感想
宇部山岳会にとってこの冬最初の大山である。ルートが一の沢から無名沢に変更されたのは現地に着いてからである。新雪が深く、悪天候の恐れがあったからである。また、藤井君の雪山経験の少ないことも考慮した。予定の一の沢では、取り付きまで道路をかなり長くラッセルしなければならず、また、コース中のルートファインディングがややむずかしい。三浦さんは急遽、無名沢に変更した。
無名沢と周回道路と交わる所には駐車スペースがある。無名沢では車を下りた第1歩目から山頂までほぼ同じ斜度を登ることになる。ここから900メートルを一気に登高するのだ。
樹林帯はどっぷりと雪に埋もれ、静かである。腰までの雪、いつまでも続く急斜面。自分の息遣いと鼓動をBGMにラッセルする。三浦も村上も何とも言えない幸福感に酔いしれた。これを「ラッセルハイ」と名付けよう。一方、経験の乏しい藤井君はラッセルの要領を得ず、四苦八苦している。何度か先頭を務めたが、もがくだけで歩が進まない。ついに三浦と村上だけの交代ラッセルとなる。
奮闘する藤井 | ラッセルハイ?の村上 |
---|
右に無名沢が深くえぐれてくるとまもなく樹林限界に出た。いつもなら樹林限界からはアイゼンの効くクラスト斜面に変わるのだが、今回はそうはいかない。樹林帯ほどではないが、膝までのラッセルが続く。風雪が強まり、視界がさらに悪くなる。目鼻がバリバリに凍る。ホワイトアウト気味なので、埋もれた灌木の凸凹を目印に進む。意識的にコースを左へ左へと取るよう、三浦さんから指示を受ける。これはできるだけ早く木道に出会いたいからである。右にそれると頂上台地でリワンデリングする恐れがある。
藤井君の足がもつれだしたので三浦さんが後からフォローを始めた。下からワカンを支持してやらないとうまく登れない。太股がつりだしたようだ。本人の言わせると、「疲れたというよりは命の危険を感じた」らしい。確かに、初めての冬山が大山のバリエーションで、風雪の急斜面を延々と登高するのだから、そう感じるのも無理はない。しかし、一言も「きつい」などの泣き言をいわずに黙々と奮闘する彼は山屋である。

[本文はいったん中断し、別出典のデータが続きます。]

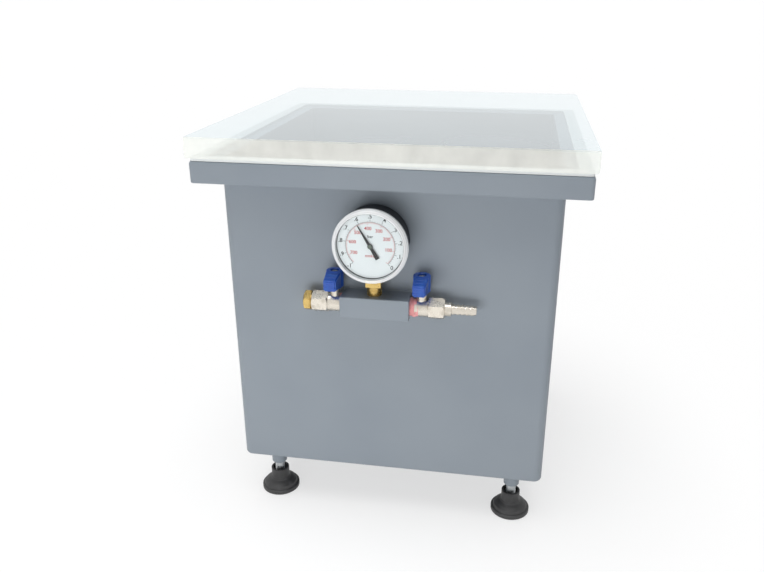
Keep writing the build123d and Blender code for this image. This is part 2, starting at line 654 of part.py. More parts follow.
# ---------------------------------------------------------------- feet
BALL_END_RADIUS = 6.5
BALL_END_Z = 14.5
SOCKET_GAP = 0.2
SOCKET_MOUTH = 5.6
RECESS_RADIUS = 7.4
STUD_TOP = 45.0
BUSH_BORE_TOP = TANK_BOTTOM - 1.0
THREAD_CLEARANCE = 0.05


def foot_frame(x, y):
    """A vertical turning plane at a foot: its x axis points up."""
    return Plane((x, y, 0), x_dir=(0, 0, 1), z_dir=(0, -1, 0))


def foot_pad(name, x, y):
    frame = foot_frame(x, y)
    with BuildPart() as pad:
        revolve(outline(frame, [
            (0, 0), (0, PAD_RADIUS - 1.4), (1.2, PAD_RADIUS), (4.6, PAD_RADIUS),
            (5.4, PAD_RADIUS - 1.0), (5.6, PAD_RADIUS - 2.0), (8.4, PAD_RADIUS - 3.2),
            (10.6, PAD_RADIUS - 6.2), (12.2, NECK_RADIUS + 1.4), (14.0, NECK_RADIUS),
            (NECK_TOP - 0.4, NECK_RADIUS), (NECK_TOP, NECK_RADIUS - 0.4), (NECK_TOP, RECESS_RADIUS),
            (BALL_END_Z + 6.6, RECESS_RADIUS), (BALL_END_Z + 6.6, SOCKET_MOUTH),
            (BALL_END_Z + 4.0, SOCKET_MOUTH), (BALL_END_Z + 4.0, 0)]), axis=Axis(frame.origin, (0, 0, 1)))
        with Locations((x, y, BALL_END_Z)):
            Sphere(BALL_END_RADIUS + SOCKET_GAP, mode=Mode.SUBTRACT)
    save(pad.part, f"{name}_foot_pad")


def foot_stud(name, x, y):
    with BuildPart() as stud:
        with Locations((x, y, BALL_END_Z)):
            Sphere(BALL_END_RADIUS)
        with BuildSketch(Plane((x, y, BALL_END_Z))):
            Circle(STUD_RADIUS)
        extrude(amount=STUD_TOP - BALL_END_Z)
        chamfer(stud.edges().sort_by(Axis.Z)[-1], 0.8)
    save(stud.part, f"{name}_foot_stud")


def foot_bush(name, x, y):
    with BuildPart() as bush:
        with BuildSketch(Plane((x, y, BUSH_BOTTOM))):
            Circle(BUSH_RADIUS)
        extrude(amount=TANK_BOTTOM - BUSH_BOTTOM)
        chamfer(bush.edges().sort_by(Axis.Z)[0], 1.2)
        with BuildSketch(Plane((x, y, BUSH_BOTTOM))):
            Circle(STUD_RADIUS + THREAD_CLEARANCE)
        extrude(amount=BUSH_BORE_TOP - BUSH_BOTTOM, mode=Mode.SUBTRACT)
    save(bush.part, f"{name}_foot_bush")


tank_shell()
top_flange()
lid_gasket()
lid()
manifold_block()

vent_frame = outward(VENT_X, -1)
pump_frame = outward(PUMP_X, 1)
ball_valve("vent", vent_frame, 0)
ball_valve("pump", pump_frame, PUMP_HANDLE_REST)
vent_plug(vent_frame)
hose_tail(pump_frame)
thread_sealant("pump", pump_frame, PUMP_EXPOSED, SEALANT_SWELL)

gauge_case()
gauge_window()
gauge_socket()
gauge_dial()
gauge_needle()
sector_gear()
movement_plates()
bourdon_tube()

for foot_name, side, end in (("front_left", -1, -1), ("front_right", 1, -1),
                             ("rear_left", -1, 1), ("rear_right", 1, 1)):
    foot_x = side * FOOT_X
    foot_y = end * FOOT_Y + SHIFT_Y
    foot_bush(foot_name, foot_x, foot_y)
    foot_stud(foot_name, foot_x, foot_y)
    foot_pad(foot_name, foot_x, foot_y)
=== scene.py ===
"""Dresses the vacuum chamber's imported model: finishes, welds, threads, dial print, levers, lid and light.

Everything is in metres in the model's own frame: +Z is up, -Y is the front and the pads stand on z = 0.
"""
import json
import logging
import math
import random
from dataclasses import dataclass
from enum import Enum
from typing import Any, Callable, Sequence

import bmesh
import bpy
from mathutils import Matrix, Vector


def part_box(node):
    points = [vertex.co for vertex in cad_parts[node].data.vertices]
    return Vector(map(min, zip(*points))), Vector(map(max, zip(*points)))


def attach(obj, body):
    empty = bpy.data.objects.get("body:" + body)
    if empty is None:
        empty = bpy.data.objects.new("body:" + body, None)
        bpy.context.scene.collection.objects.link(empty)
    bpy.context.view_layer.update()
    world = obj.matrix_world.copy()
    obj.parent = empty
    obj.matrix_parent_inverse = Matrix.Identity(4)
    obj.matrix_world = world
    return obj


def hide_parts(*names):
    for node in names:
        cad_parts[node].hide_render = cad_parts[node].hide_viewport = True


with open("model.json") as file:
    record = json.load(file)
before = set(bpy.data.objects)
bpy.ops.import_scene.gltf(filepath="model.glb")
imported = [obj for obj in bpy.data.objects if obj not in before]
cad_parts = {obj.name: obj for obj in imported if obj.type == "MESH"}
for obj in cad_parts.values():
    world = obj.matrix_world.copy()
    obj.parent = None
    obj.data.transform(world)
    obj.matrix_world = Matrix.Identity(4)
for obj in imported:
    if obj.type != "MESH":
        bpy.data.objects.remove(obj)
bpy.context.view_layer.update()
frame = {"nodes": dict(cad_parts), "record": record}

log = logging.getLogger("vacuum_chamber")

MM = 0.001
CHAMBER = "chamber"
Colour = tuple[float, float, float]
Triple = tuple[float, float, float]
Setting = Any
Shape = bmesh.types.BMesh

WHITE = (1.0, 1.0, 1.0, 1.0)
ACRYLIC_IOR = 1.49
SHARP_ANGLE = math.radians(38)
CORNER_STEPS = 5
DOWN = Vector((0, 0, -1))
FRONT = Vector((0, -1, 0))
Z_TO_FRONT = Matrix.Rotation(math.radians(90), 4, "X")
Z_TO_RIGHT = Matrix.Rotation(math.radians(90), 4, "Y")


class Foot(Enum):
    """The four levelling feet, by the names of their CAD nodes."""

    FRONT_LEFT = "front_left"
    FRONT_RIGHT = "front_right"
    REAR_LEFT = "rear_left"
    REAR_RIGHT = "rear_right"


class Valve(Enum):
    """The two ball valves, by the names of their CAD nodes."""

    VENT = "vent"
    PUMP = "pump"


# ---------------- shader maths
class Signal:
    """One node's output. Arithmetic on it adds Math nodes to its tree."""

    def __init__(self, graph: "Graph", socket: bpy.types.NodeSocket) -> None:
        """Keeps the output's tree and socket."""
        self.graph = graph
        self.socket = socket

    def __add__(self, other: Setting) -> "Signal":
        """Adds."""
        return self.graph.maths("ADD", self, other)

    __radd__ = __add__

    def __sub__(self, other: Setting) -> "Signal":
        """Subtracts."""
        return self.graph.maths("SUBTRACT", self, other)

    def __rsub__(self, other: Setting) -> "Signal":
        """Subtracts from a number."""
        return self.graph.maths("SUBTRACT", other, self)

    def __mul__(self, other: Setting) -> "Signal":
        """Multiplies."""
        return self.graph.maths("MULTIPLY", self, other)

    __rmul__ = __mul__

    def __abs__(self) -> "Signal":
        """Takes the size without the sign."""
        return self.graph.maths("ABSOLUTE", self)

    def larger(self, other: Setting) -> "Signal":
        """Takes the larger of two values."""
        return self.graph.maths("MAXIMUM", self, other)

    def band(self, low: float, high: float) -> "Signal":
        """Turns the stretch from low to high into a smooth 0 to 1."""
        values = {"Value": self, "From Min": low, "From Max": high}
        return self.graph.node("ShaderNodeMapRange", {"interpolation_type": "SMOOTHSTEP"}, values)


class Graph:
    """The node tree of one new material or world."""

    def __init__(self, owner: bpy.types.Material | bpy.types.World) -> None:
        """Empties the owner's node tree."""
        self.owner = owner
        owner.use_nodes = True
        self.tree = owner.node_tree
        self.tree.nodes.clear()

    def node(self, kind: str, settings: dict[str, Setting] | None = None,
             values: dict[Any, Setting] | None = None, output: Any = 0) -> Signal:
        """Adds a node.

        Args:
            kind: The node's type.
            settings: Its own settings, set before its sockets.
            values: A value or a Signal for each named or numbered input.
            output: The output to give back.

        Returns:
            That output.
        """
        made = self.tree.nodes.new(kind)
        for key, value in (settings or {}).items():
            setattr(made, key, value)
        for key, value in (values or {}).items():
            if isinstance(value, Signal):
                self.tree.links.new(value.socket, made.inputs[key])
            else:
                made.inputs[key].default_value = value
        return Signal(self, made.outputs[output])

    def maths(self, operation: str, first: Setting, second: Setting = 0.0) -> Signal:
        """Adds a Math node: an operation on one or two values or links."""
        return self.node("ShaderNodeMath", {"operation": operation}, {0: first, 1: second})

    def noise(self, scale: float, detail: float = 3.0, stretch: Sequence[float] = (1, 1, 1)) -> Signal:
        """Fractal noise over the piece.

        Args:
            scale: Features per metre.
            detail: Octaves.
            stretch: How much each axis is scaled first.

        Returns:
            The noise, about 0.5.
        """
        place = self.node("ShaderNodeTexCoord", output="Object")
        mapped = self.node("ShaderNodeMapping", None, {"Vector": place, "Scale": tuple(stretch)})
        return self.node("ShaderNodeTexNoise", None, {"Vector": mapped, "Scale": scale, "Detail": detail})

    def mix(self, share: Setting, first: Setting, second: Setting) -> Signal:
        """Mixes two colours.

        Args:
            share: How much of the second.
            first: The first colour or link.
            second: The second colour or link.

        Returns:
            The mixed colour.
        """
        full = [(*c, 1.0) if isinstance(c, tuple) else c for c in (first, second)]
        values = {0: share, 6: full[0], 7: full[1]}
        return self.node("ShaderNodeMix", {"data_type": "RGBA"}, values, output=2)

    def bump(self, height: Signal, distance: float, strength: float = 1.0) -> Signal:
        """Bends the normal by a height of 0 to 1, where 1 stands for a distance in metres."""
        values = {"Height": height, "Distance": distance, "Strength": strength}
        return self.node("ShaderNodeBump", None, values)

    def principled(self, values: dict[str, Setting]) -> Signal:
        """Adds the main shader, with its sockets' values or links."""
        return self.node("ShaderNodeBsdfPrincipled", None, values)

    def blend(self, share: Setting, first: Signal, second: Signal) -> Signal:
        """Mixes two shaders, by the share of the second."""
        return self.node("ShaderNodeMixShader", None, {0: share, 1: first, 2: second})

    def ray(self, kind: str) -> Signal:
        """Gives 1 for rays of one kind, such as Camera, and 0 for the others."""
        return self.node("ShaderNodeLightPath", output=f"Is {kind} Ray")

    def looking(self) -> Signal:
        """Gives 1 for rays that look at something, straight on, in gloss or through glass."""
        return self.ray("Camera").larger(self.ray("Glossy")).larger(self.ray("Transmission"))

    def finish(self, surface: Signal, kind: str = "ShaderNodeOutputMaterial") -> Any:
        """Links a shader to the tree's output.

        Args:
            surface: The shader to show.
            kind: The output node's type.

        Returns:
            The material or world.
        """
        made = self.tree.nodes.new(kind)
        self.tree.links.new(surface.socket, made.inputs["Surface"])
        return self.owner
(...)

赤旗が見えた。夏道の木道は旗の下なのだろう。頂上小屋は屋根が少し出ている程度に埋まっている。頂上を踏んで小屋へ逃げ込む。藤井君、よくがんばった。夏道を下り出したとき、「頂上縦走をしないのか」と問う藤井君に三浦さんが「死にたいのか」と返事する。本人はほっとしたようだ。